Identify, in the records below, every line where the string "pose" appears, and copy each such line.

[Begin]

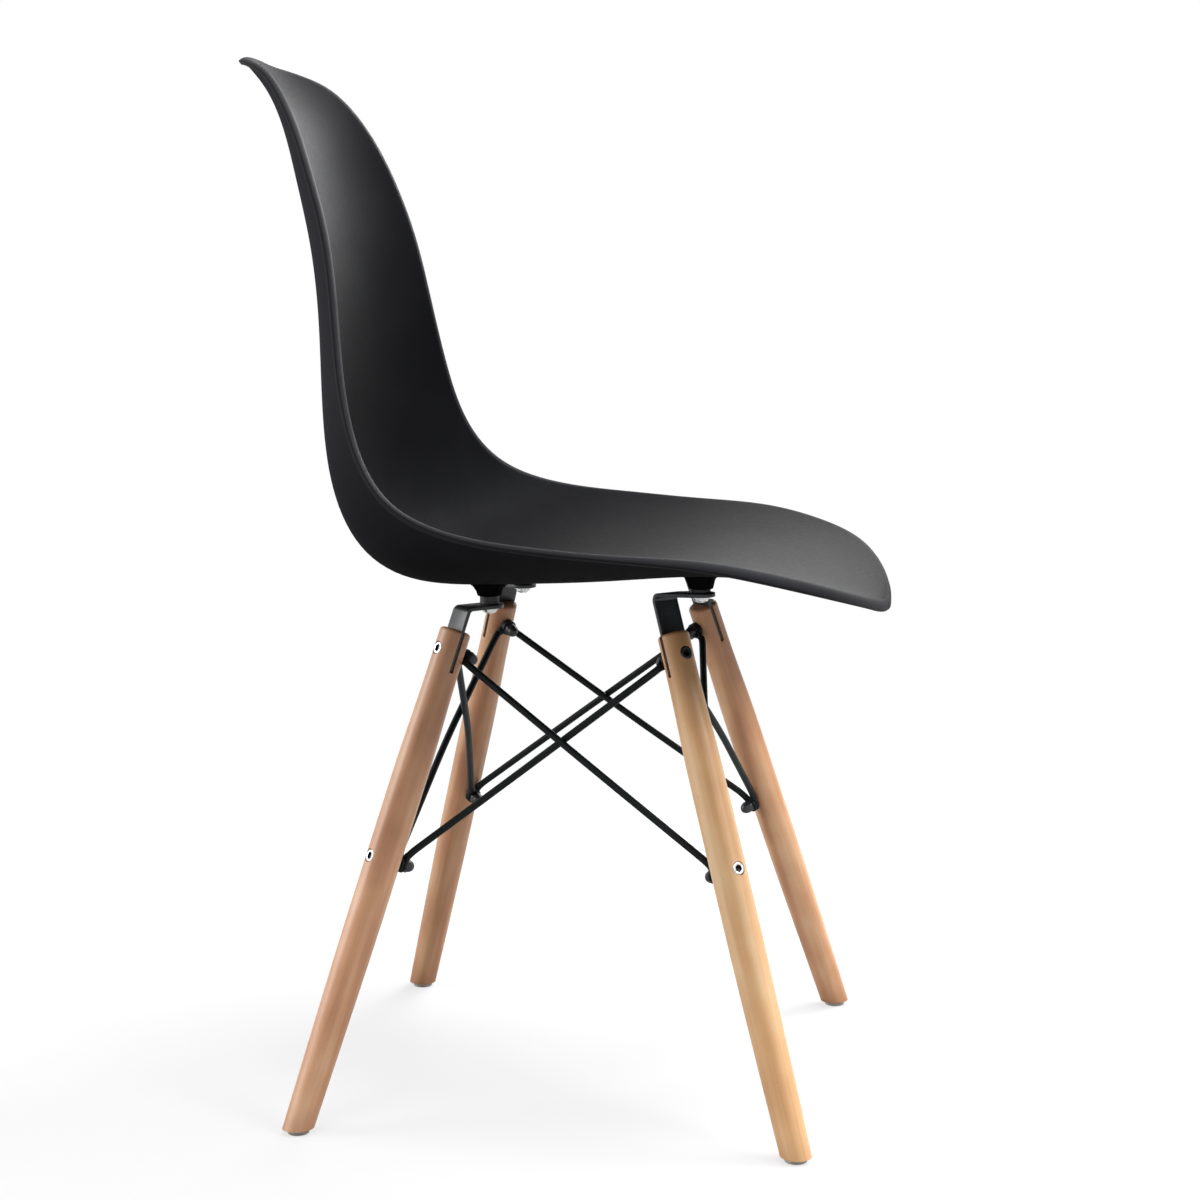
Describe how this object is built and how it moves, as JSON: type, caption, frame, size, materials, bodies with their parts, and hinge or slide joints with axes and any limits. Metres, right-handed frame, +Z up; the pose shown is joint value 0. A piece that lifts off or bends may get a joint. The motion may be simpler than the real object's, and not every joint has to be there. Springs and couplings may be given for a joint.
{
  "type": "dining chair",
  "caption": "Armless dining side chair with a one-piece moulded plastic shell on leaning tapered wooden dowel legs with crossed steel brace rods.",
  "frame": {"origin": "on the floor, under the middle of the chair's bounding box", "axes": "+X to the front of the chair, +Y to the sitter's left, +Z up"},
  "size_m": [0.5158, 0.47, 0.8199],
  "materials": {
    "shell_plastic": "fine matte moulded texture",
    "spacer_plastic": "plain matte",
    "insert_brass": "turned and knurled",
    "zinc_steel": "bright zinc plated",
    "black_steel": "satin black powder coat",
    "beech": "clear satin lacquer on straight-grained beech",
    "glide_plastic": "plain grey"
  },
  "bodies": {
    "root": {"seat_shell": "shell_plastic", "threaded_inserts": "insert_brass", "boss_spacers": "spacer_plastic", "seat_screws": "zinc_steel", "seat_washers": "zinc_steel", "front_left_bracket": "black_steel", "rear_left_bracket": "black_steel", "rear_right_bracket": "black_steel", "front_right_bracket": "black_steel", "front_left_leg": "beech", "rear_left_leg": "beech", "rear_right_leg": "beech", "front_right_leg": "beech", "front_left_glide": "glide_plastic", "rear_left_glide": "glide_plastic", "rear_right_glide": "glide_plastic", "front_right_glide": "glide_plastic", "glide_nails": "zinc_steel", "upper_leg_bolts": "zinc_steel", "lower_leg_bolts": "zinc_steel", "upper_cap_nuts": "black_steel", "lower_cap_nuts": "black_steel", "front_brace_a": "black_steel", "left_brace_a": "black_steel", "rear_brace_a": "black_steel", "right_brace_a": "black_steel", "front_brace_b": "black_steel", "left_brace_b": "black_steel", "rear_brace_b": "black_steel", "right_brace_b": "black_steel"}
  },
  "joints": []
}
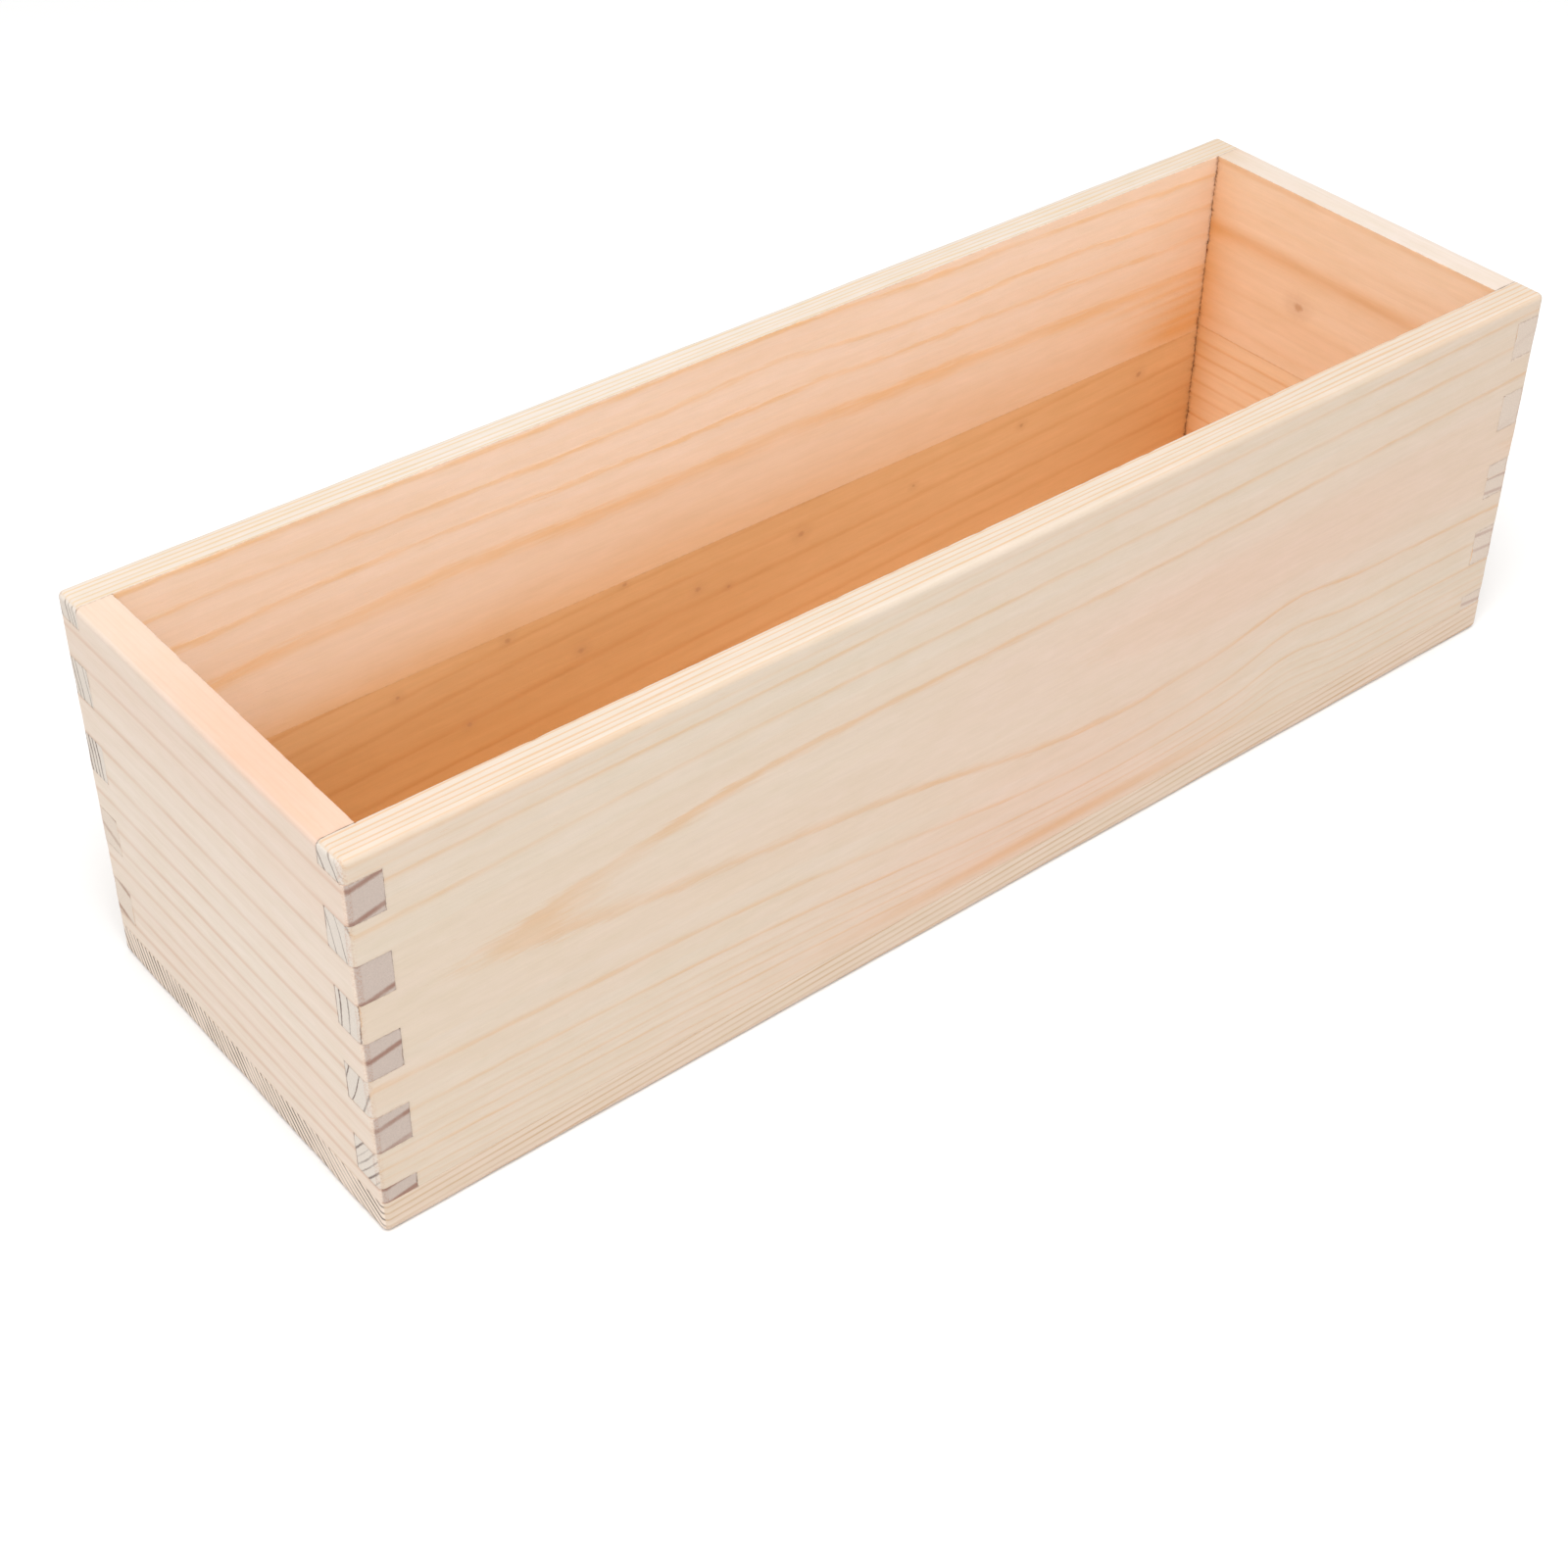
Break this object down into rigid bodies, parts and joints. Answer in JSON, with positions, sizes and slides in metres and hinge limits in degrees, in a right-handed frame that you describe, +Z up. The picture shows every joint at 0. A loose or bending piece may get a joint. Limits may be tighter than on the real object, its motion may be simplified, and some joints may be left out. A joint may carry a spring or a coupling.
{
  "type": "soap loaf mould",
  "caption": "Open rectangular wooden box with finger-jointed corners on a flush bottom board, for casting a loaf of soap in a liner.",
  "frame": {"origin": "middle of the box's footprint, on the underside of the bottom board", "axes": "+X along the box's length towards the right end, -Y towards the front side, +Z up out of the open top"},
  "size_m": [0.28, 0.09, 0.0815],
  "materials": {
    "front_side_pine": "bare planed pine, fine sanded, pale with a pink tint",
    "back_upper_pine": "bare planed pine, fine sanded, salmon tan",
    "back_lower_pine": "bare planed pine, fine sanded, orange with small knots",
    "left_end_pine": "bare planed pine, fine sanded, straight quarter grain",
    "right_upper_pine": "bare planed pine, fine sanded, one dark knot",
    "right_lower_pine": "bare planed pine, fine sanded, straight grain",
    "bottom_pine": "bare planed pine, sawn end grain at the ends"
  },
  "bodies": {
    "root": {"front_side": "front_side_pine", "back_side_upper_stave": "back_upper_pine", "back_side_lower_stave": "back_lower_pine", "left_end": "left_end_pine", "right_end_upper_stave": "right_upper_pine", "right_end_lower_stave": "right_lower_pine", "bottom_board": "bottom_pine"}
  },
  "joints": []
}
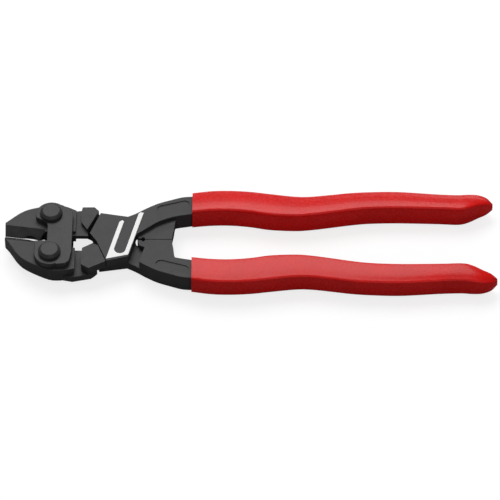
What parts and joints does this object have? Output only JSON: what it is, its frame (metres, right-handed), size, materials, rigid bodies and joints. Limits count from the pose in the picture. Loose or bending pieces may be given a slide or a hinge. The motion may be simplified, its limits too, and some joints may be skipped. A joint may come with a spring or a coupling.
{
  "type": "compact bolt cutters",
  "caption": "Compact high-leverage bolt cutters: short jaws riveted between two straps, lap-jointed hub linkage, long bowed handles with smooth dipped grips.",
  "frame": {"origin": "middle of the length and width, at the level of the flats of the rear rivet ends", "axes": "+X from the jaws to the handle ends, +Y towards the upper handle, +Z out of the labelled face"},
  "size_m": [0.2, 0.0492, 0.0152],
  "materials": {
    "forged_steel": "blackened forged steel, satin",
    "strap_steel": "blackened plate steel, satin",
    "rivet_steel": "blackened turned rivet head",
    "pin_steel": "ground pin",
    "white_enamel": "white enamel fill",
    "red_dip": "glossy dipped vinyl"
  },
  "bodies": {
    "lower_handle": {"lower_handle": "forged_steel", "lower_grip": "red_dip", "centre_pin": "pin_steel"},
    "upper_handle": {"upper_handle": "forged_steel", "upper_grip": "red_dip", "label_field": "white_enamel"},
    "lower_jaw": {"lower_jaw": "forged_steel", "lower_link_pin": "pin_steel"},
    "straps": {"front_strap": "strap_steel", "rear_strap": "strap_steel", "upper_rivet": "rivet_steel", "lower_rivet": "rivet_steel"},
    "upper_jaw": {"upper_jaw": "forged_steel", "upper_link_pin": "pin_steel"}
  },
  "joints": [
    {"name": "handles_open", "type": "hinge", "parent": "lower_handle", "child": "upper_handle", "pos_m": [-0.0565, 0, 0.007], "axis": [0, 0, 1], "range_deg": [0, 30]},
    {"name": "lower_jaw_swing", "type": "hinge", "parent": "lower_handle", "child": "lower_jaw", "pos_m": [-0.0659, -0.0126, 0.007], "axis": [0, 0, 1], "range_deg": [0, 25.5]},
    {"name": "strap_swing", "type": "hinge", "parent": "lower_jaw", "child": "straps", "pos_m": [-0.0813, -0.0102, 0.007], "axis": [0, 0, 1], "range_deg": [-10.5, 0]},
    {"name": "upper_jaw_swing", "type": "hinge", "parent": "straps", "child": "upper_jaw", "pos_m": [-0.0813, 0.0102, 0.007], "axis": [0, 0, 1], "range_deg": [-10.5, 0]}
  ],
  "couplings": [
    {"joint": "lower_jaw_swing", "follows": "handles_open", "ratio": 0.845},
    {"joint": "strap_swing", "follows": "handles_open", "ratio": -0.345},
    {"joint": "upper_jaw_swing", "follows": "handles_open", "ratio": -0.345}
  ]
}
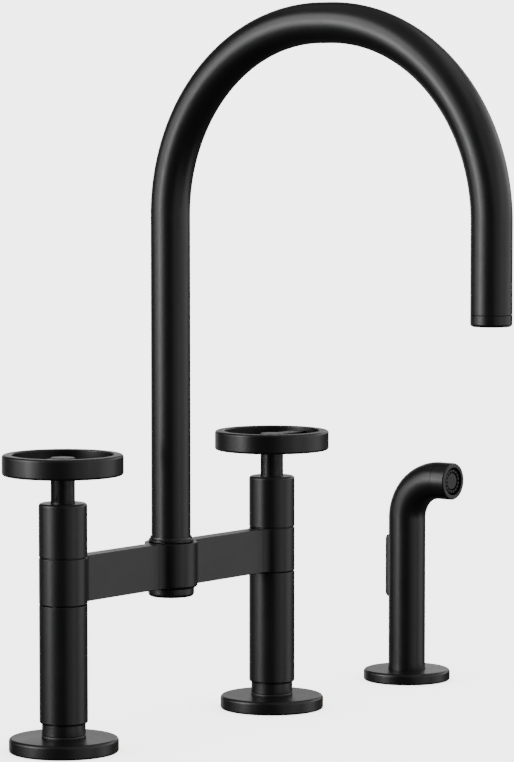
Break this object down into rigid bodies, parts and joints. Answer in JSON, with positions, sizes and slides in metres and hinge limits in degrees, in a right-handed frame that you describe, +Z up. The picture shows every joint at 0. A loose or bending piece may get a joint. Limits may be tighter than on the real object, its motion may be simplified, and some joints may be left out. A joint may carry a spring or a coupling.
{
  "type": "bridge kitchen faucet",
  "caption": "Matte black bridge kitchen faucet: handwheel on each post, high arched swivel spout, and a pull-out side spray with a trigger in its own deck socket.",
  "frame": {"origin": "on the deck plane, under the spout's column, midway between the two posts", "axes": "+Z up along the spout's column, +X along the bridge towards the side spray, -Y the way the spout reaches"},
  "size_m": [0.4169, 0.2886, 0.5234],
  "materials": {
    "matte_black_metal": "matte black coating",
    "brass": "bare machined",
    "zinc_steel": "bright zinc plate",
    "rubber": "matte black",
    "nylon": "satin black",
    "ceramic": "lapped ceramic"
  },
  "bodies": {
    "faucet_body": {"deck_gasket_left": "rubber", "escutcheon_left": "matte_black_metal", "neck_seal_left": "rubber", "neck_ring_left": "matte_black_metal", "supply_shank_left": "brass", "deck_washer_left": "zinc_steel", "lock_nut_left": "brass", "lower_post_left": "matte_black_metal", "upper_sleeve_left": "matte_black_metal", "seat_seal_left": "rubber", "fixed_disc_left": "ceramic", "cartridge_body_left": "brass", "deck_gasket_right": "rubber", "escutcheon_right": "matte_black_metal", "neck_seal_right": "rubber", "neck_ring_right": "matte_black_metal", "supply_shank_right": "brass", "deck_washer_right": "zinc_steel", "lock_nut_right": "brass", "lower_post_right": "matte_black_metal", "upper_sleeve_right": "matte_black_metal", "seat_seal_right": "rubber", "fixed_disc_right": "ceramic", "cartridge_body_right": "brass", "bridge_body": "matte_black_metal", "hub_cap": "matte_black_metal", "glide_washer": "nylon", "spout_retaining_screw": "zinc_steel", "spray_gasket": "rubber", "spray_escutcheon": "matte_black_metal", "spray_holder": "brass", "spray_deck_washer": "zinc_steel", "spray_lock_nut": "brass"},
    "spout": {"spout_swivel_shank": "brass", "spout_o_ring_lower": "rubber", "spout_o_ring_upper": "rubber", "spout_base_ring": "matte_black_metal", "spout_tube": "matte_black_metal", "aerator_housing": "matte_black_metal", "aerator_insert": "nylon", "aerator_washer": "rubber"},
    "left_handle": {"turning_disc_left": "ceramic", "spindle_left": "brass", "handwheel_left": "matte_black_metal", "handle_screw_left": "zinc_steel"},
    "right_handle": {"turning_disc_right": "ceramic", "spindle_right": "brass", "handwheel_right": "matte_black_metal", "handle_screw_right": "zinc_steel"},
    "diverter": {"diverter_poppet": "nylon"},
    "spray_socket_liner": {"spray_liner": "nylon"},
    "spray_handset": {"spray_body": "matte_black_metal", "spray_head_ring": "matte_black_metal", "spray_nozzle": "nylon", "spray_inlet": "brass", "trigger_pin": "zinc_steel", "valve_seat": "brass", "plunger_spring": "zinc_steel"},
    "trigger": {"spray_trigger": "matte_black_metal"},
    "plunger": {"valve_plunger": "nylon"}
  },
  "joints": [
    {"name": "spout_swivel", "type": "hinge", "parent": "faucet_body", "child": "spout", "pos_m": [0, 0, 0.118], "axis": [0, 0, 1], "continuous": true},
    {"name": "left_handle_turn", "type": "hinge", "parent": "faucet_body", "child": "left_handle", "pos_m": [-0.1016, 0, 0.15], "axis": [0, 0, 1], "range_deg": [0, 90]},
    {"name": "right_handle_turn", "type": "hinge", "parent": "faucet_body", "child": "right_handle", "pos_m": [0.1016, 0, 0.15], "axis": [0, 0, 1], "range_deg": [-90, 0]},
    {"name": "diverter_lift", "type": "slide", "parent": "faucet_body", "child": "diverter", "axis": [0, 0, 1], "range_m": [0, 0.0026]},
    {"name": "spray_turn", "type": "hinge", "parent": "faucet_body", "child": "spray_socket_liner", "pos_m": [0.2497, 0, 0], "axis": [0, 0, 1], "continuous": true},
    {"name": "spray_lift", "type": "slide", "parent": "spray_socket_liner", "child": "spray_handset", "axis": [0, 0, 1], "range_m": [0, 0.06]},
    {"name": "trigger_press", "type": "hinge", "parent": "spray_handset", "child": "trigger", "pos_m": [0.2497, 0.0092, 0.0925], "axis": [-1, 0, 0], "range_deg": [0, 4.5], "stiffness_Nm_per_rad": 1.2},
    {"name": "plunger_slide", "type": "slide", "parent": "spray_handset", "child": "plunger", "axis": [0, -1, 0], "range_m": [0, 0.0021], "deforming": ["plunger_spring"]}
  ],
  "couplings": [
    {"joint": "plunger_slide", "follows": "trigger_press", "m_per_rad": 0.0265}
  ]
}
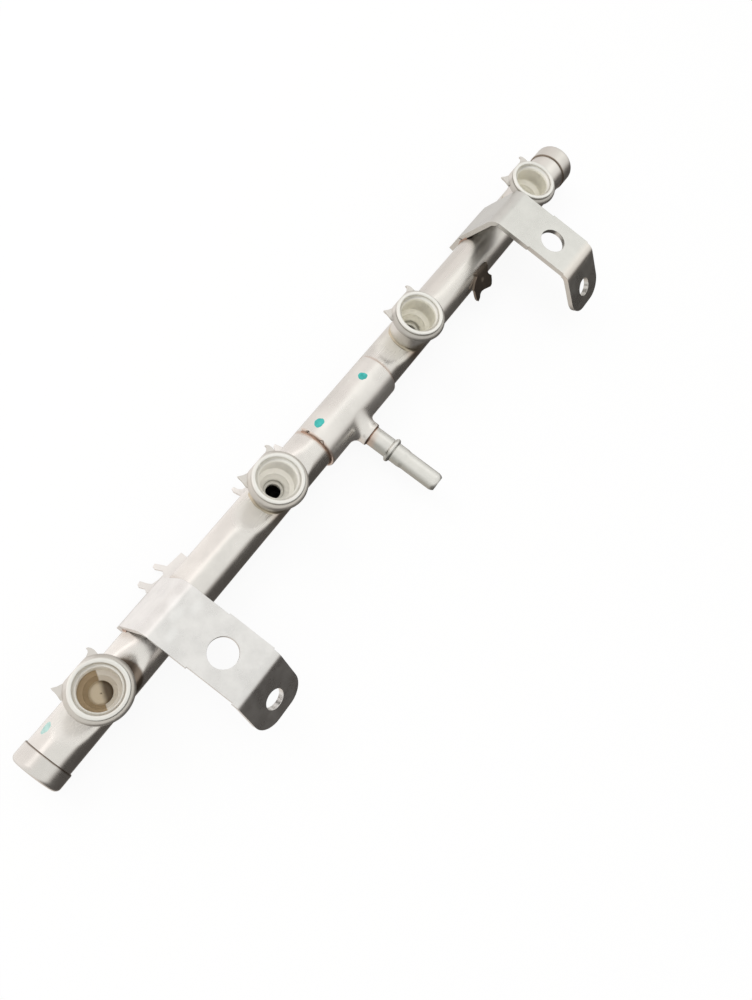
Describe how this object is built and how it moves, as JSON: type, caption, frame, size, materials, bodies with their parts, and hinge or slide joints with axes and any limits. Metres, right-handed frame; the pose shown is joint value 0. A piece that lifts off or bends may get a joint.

[End]

▸ WRITTEN RESPONSE:
Describe how this object is built and how it moves, as JSON: type, caption, frame, size, materials, bodies with their parts, and hinge or slide joints with axes and any limits. Metres, right-handed frame, +Z up; the pose shown is joint value 0. A piece that lifts off or bends may get a joint. The motion may be simpler than the real object's, and not every joint has to be there. Springs and couplings may be given for a joint.
What parts and joints does this object have? Output only JSON: what it is, its frame (metres, right-handed), size, materials, rigid bodies and joints. Limits count from the pose in the picture. Loose or bending pieces may be given a slide or a hinge. The motion may be simplified, its limits too, and some joints may be skipped. A joint may come with a spring or a coupling.
Describe how this object is built and how it moves, as JSON: type, caption, frame, size, materials, bodies with their parts, and hinge or slide joints with axes and any limits. Metres, right-handed frame; the pose shown is joint value 0. A piece that lifts off or bends may get a joint.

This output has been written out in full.